The United States Armed Forces are the federal armed forces of the United States. They consist of the Army, Marine Corps, Navy, Air Force, and Coast Guard. The President of the United States is the military's overall head, and helps form military policy with the U.S. Department of Defense (DoD), a federal executive department, acting as the principal organ by which military policy is carried out. All five armed services are among the seven uniformed services of the United States.
From the time of its inception, the military played a decisive role in the history of the United States. A sense of national unity and identity was forged as a result of victory in the First Barbary War and the Second Barbary War. Even so, the Founders were suspicious of a permanent military force. It played an important role in the American Civil War, continuing to serve as the Armed Forces of the federal government, although a number of its officers resigned to join the Confederate Army and Navy. Not until the outbreak of World War II did a large standing army become officially established. The National Security Act of 1947, adopted following World War II and during the Cold War's onset, created the modern U.S. military framework; the Act merged the previously Cabinet-level Department of War and the Department of the Navy into the National Military Establishment (renamed the Department of Defense in 1949), headed by the Secretary of Defense; and created the Department of the Air Force (within the Defense Department) and the National Security Council.
The U.S. military is one of the largest militaries in terms of number of personnel. It draws its personnel from a large pool of paid volunteers; although conscription has been used in the past in various times of both war and peace, it has not been used since 1972. As of 2016, the United States spends about $580.3 billion annually to fund its military forces and Overseas Contingency Operations. Put together, the United States constitutes roughly 40 percent of the world's military expenditures. For the period 2010–14, the Stockholm International Peace Research Institute (SIPRI) found that the United States was the world's largest exporter of major arms, accounting for 31 percent of global shares. The United States was also the world's eighth largest importer of major weapons for the same period. The U.S. military has significant capabilities in both defense and power projection due to its large budget, resulting in advanced and powerful equipment, and its widespread deployment of force around the world, including about 800 military bases in foreign locations. Added to this, the largest air force in the world is the U.S. Air Force. Moreover, the world’s second largest air force is the U.S. Navy and the Marine Corps combined.

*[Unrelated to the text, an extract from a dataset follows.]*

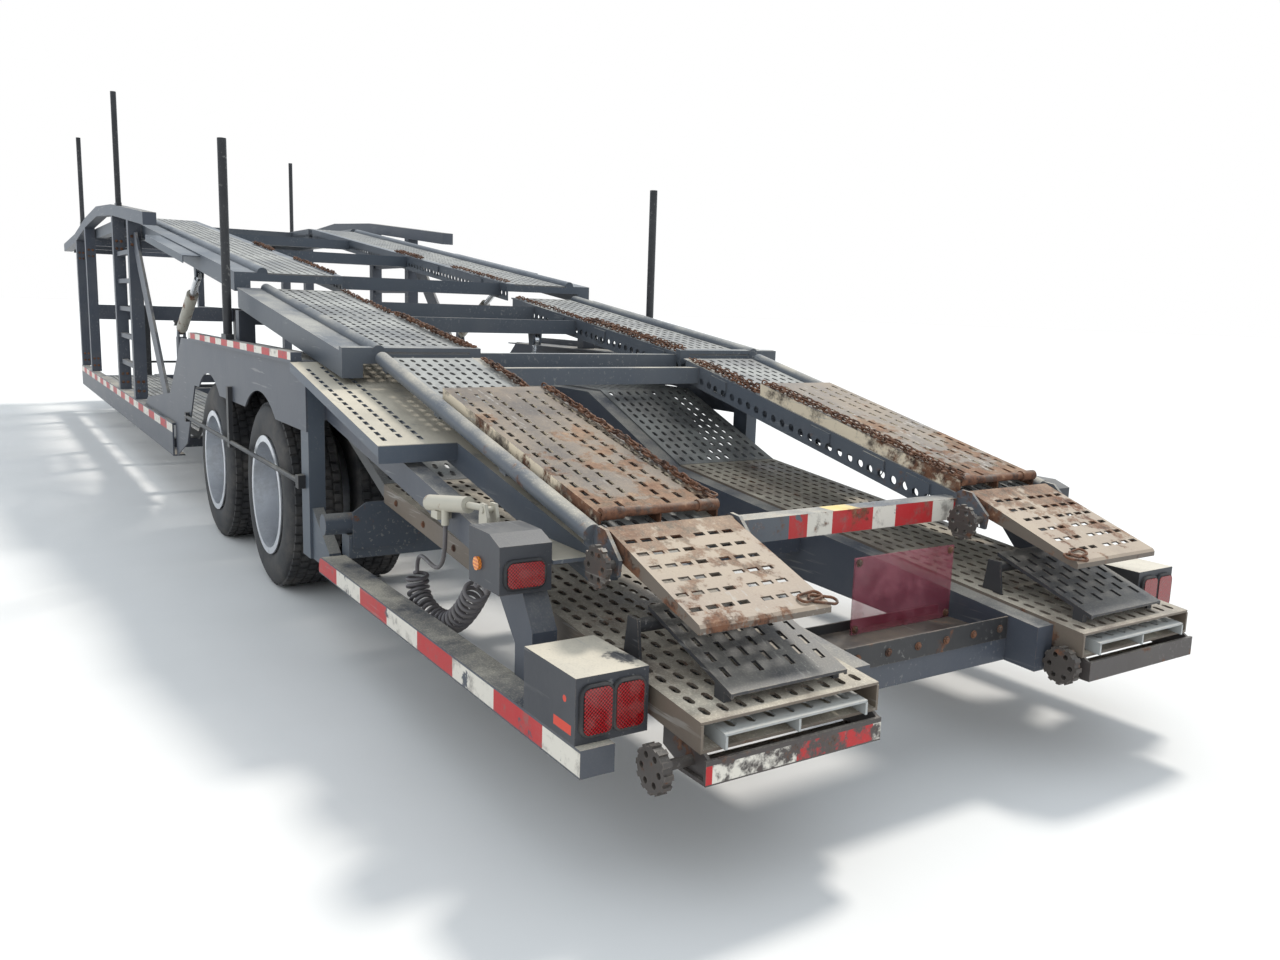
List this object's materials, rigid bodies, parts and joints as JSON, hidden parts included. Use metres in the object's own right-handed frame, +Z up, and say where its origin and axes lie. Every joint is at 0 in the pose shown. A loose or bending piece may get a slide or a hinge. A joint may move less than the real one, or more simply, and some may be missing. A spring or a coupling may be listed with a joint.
{
  "type": "car transporter semi-trailer",
  "caption": "Two-level car-carrying semi-trailer with slotted runways, hinged upper decks, flip ramps, slide-out loading ramps and dual-wheel axles.",
  "frame": {"origin": "centre of the bounding box at ground level", "axes": "+X forwards along the trailer, +Y to its left side, +Z up"},
  "size_m": [14.8, 2.59, 3.2603],
  "materials": {
    "frame_paint": "charcoal blue paint, dusty and scuffed",
    "deck_paint": "worn grey paint with pale dust",
    "deck_steel": "worn dark paint, polished by tyres",
    "black_paint": "black paint, slightly faded",
    "rusty_steel": "rusty steel",
    "zinc": "worn bright steel",
    "forged_steel": "bare forged steel",
    "chrome_rod": "polished",
    "aluminium_rim": "polished aluminium",
    "tyre": "matt black rubber",
    "red_plastic": "translucent red sheet",
    "red_lens": "glossy red lens",
    "amber_lens": "glossy amber lens",
    "cord_rubber": "satin black sheath"
  },
  "bodies": {
    "trailer": {"amber_lenses": "amber_lens", "axles": "black_paint", "bridge_plates": "deck_steel", "cord_lead_in": "cord_rubber", "cord_lead_out": "cord_rubber", "cross_members": "frame_paint", "curly_cord": "cord_rubber", "fender_slopes": "deck_paint", "fenders": "frame_paint", "front_deck": "deck_paint", "front_deck_plates": "deck_steel", "gooseneck": "frame_paint", "hinge_stands": "frame_paint", "kingpin": "forged_steel", "lamp_arms": "frame_paint", "lamp_boxes": "black_paint", "landing_legs": "black_paint", "low_rails": "frame_paint", "lower_runways": "deck_steel", "lower_tails": "deck_steel", "lower_winches": "rusty_steel", "main_beams": "frame_paint", "poles": "black_paint", "rear_fittings": "black_paint", "rear_posts": "frame_paint", "rear_tray": "black_paint", "red_lenses": "red_lens", "red_panel": "red_plastic", "side_sills": "frame_paint", "suspension": "black_paint", "tail_bumpers": "rusty_steel", "top_rails": "frame_paint", "towers": "frame_paint", "wheel_guards": "black_paint"},
    "tail_deck": {"tail_deck": "deck_paint", "tail_deck_plates": "deck_steel", "raised_plates": "deck_steel", "upper_winches": "rusty_steel", "tail_chains": "rusty_steel"},
    "rear_deck": {"rear_deck": "deck_paint", "rear_deck_plates": "deck_steel", "rear_chains": "rusty_steel"},
    "mid_deck": {"mid_deck": "deck_paint", "mid_deck_plates": "deck_steel"},
    "flip_ramp_left": {"flip_ramp_left": "rusty_steel"},
    "flip_ramp_right": {"flip_ramp_right": "rusty_steel"},
    "loading_ramp_left": {"loading_ramp_left": "zinc"},
    "loading_ramp_right": {"loading_ramp_right": "zinc"},
    "mid_barrels": {"mid_lift_barrels": "black_paint"},
    "mid_rods": {"mid_lift_rods": "chrome_rod"},
    "rear_barrels": {"rear_lift_barrels": "black_paint"},
    "rear_rods": {"rear_lift_rods": "chrome_rod"},
    "wheels_rear_left": {"tyres_rear_left": "tyre", "rims_rear_left": "aluminium_rim"},
    "wheels_rear_right": {"tyres_rear_right": "tyre", "rims_rear_right": "aluminium_rim"},
    "wheels_front_left": {"tyres_front_left": "tyre", "rims_front_left": "aluminium_rim"},
    "wheels_front_right": {"tyres_front_right": "tyre", "rims_front_right": "aluminium_rim"}
  },
  "joints": [
    {"name": "wheels_rear_left_spin", "type": "hinge", "parent": "trailer", "child": "wheels_rear_left", "pos_m": [-3.83, 0.945, 0.475], "axis": [0, 1, 0], "continuous": true},
    {"name": "wheels_rear_right_spin", "type": "hinge", "parent": "trailer", "child": "wheels_rear_right", "pos_m": [-3.83, -0.945, 0.475], "axis": [0, 1, 0], "continuous": true},
    {"name": "wheels_front_left_spin", "type": "hinge", "parent": "trailer", "child": "wheels_front_left", "pos_m": [-2.52, 0.945, 0.475], "axis": [0, 1, 0], "continuous": true},
    {"name": "wheels_front_right_spin", "type": "hinge", "parent": "trailer", "child": "wheels_front_right", "pos_m": [-2.52, -0.945, 0.475], "axis": [0, 1, 0], "continuous": true},
    {"name": "mid_deck_lift", "type": "hinge", "parent": "trailer", "child": "mid_deck", "pos_m": [1.8, 0, 2.14], "axis": [0, 1, 0], "range_deg": [0, 5]},
    {"name": "rear_deck_lift", "type": "hinge", "parent": "trailer", "child": "rear_deck", "pos_m": [-2.95, 0, 1.455], "axis": [0, 1, 0], "range_deg": [0, 8]},
    {"name": "tail_deck_tilt", "type": "hinge", "parent": "rear_deck", "child": "tail_deck", "pos_m": [-4.95, 0, 1.19], "axis": [0, 1, 0], "range_deg": [0, 12]},
    {"name": "flip_ramp_left_fold", "type": "hinge", "parent": "tail_deck", "child": "flip_ramp_left", "pos_m": [-6.8, 0.773, 0.838], "axis": [0, 1, 0], "range_deg": [0, 110]},
    {"name": "flip_ramp_right_fold", "type": "hinge", "parent": "tail_deck", "child": "flip_ramp_right", "pos_m": [-6.8, -0.773, 0.838], "axis": [0, 1, 0], "range_deg": [0, 110]},
    {"name": "loading_ramp_left_slide", "type": "slide", "parent": "trailer", "child": "loading_ramp_left", "axis": [-0.9951, 0, -0.0989], "range_m": [0, 1.2]},
    {"name": "loading_ramp_right_slide", "type": "slide", "parent": "trailer", "child": "loading_ramp_right", "axis": [-0.9951, 0, -0.0989], "range_m": [0, 1.2]},
    {"name": "mid_barrel_tilt", "type": "hinge", "parent": "trailer", "child": "mid_barrels", "pos_m": [-0.75, 0, 1.21], "axis": [0, 1, 0], "range_deg": [0, 13.02]},
    {"name": "mid_rod_slide", "type": "slide", "parent": "mid_barrels", "child": "mid_rods", "axis": [-0.8877, 0, 0.4605], "range_m": [0, 0.19214]},
    {"name": "rear_barrel_tilt", "type": "hinge", "parent": "trailer", "child": "rear_barrels", "pos_m": [-3.82, 0, 0.85], "axis": [0, 1, 0], "range_deg": [-2.12, 0]},
    {"name": "rear_rod_slide", "type": "slide", "parent": "rear_barrels", "child": "rear_rods", "axis": [0.0349, 0, 0.9994], "range_m": [0, 0.12064]}
  ],
  "couplings": [
    {"joint": "mid_barrel_tilt", "follows": "mid_deck_lift", "ratio": 2.6022},
    {"joint": "mid_rod_slide", "follows": "mid_deck_lift", "m_per_rad": 2.1995},
    {"joint": "rear_barrel_tilt", "follows": "rear_deck_lift", "ratio": -0.26319},
    {"joint": "rear_rod_slide", "follows": "rear_deck_lift", "m_per_rad": 0.86256}
  ]
}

Main article: Military history of the United States
The history of the U.S. military dates to 1775, even before the Declaration of Independence marked the establishment of the United States. The Continental Army, Continental Navy, and Continental Marines were created in close succession by the Second Continental Congress in order to defend the new nation against the British Empire in the American Revolutionary War.
These forces demobilized in 1784 after the Treaty of Paris ended the War for Independence. The Congress of the Confederation created the United States Army on 3 June 1784, and the United States Congress created the United States Navy on 27 March 1794, and the United States Marine Corps on 11 July 1798. All three services trace their origins to the founding of the Continental Army (on 14 June 1775), the Continental Navy (on 13 October 1775) and the Continental Marines (on 10 November 1775), respectively. The 1787 adoption of the Constitution gave the Congress the power to "raise and support armies", "provide and maintain a navy", and to "make rules for the government and regulation of the land and naval forces", as well as the power to declare war. The United States President is the U.S. military's commander-in-chief.
Rising tensions at various times with Britain and France and the ensuing Quasi-War and War of 1812 quickened the development of the U.S. Navy (established 13 October 1775) and the United States Marine Corps (established 10 November 1775). The U.S. Coast Guard dates its origin to the founding of the Revenue Cutter Service on 4 August 1790; that service merged with the United States Life-Saving Service in 1915 to establish the Coast Guard. The United States Air Force was established as an independent service on 18 September 1947; it traces its origin to the formation of the Aeronautical Division, U.S. Signal Corps in 1907 and was part of the Army before becoming an independent service.